Place the peel, muslin bundle, juice and water in a bowl and leave to soak for 12-24 hours. Put everything from the bowl into a pan with a lid, bring to a simmer and cook gently until the peel is soft, which may take 1 – 2 hours. Remove the muslin bag, collecting any liquid that drips from it. Separate the peel from the juice by pouring through a sieve over a bowl, then measure and weigh them both separately.

At this stage it made 700ml (1 1/4pts) juice and 480g (1lb) cooked peel. To calculate how much sugar I needed I made two calculations; one for the amount of juice and one for the weight of the peel then added them together. I choose a classic sugar to juice ratio as used for making a jelly of 400g (14oz) sugar to every 600ml (1 pint) juice = 460g (1lb), plus 70% sugar to weight of peel = 336g (12oz). 460g (1lb) + 336g (12oz) = 796g Rounded up to 800g (1 3/4lbs).

Prepare clean jars and lids by sterilising them in a low oven, keeping them warm till needed.

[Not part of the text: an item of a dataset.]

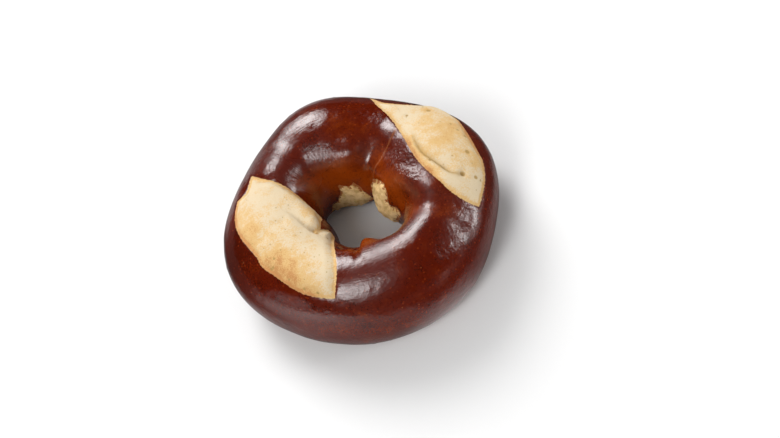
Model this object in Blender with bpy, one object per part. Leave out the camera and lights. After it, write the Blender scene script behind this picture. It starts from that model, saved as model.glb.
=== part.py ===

If you plan to can (water process) your marmalade, prepare the water bath and jars and place jar seals in a pan of hot water on the hob.
Place the peel, juice and sugar in a preserving pan and stir over a gentle heat until the sugar is dissolved, then turn up the heat and bring to a rolling boil until the marmalade reaches setting point (a blob of the syrup on a plate quickly forms a skin that wrinkles when you push a finger over it). This took me about 10 minutes to achieve. Skim if necessary and allow the marmalade to cool for 5-10 minutes then stir to distribute the peel. Pour the marmalade into hot jars and seal. If you are canning your jam, process for 5 minutes then remove from the canner. Leave till cold, then test the seals. Don’t forget to label and date your marmalade.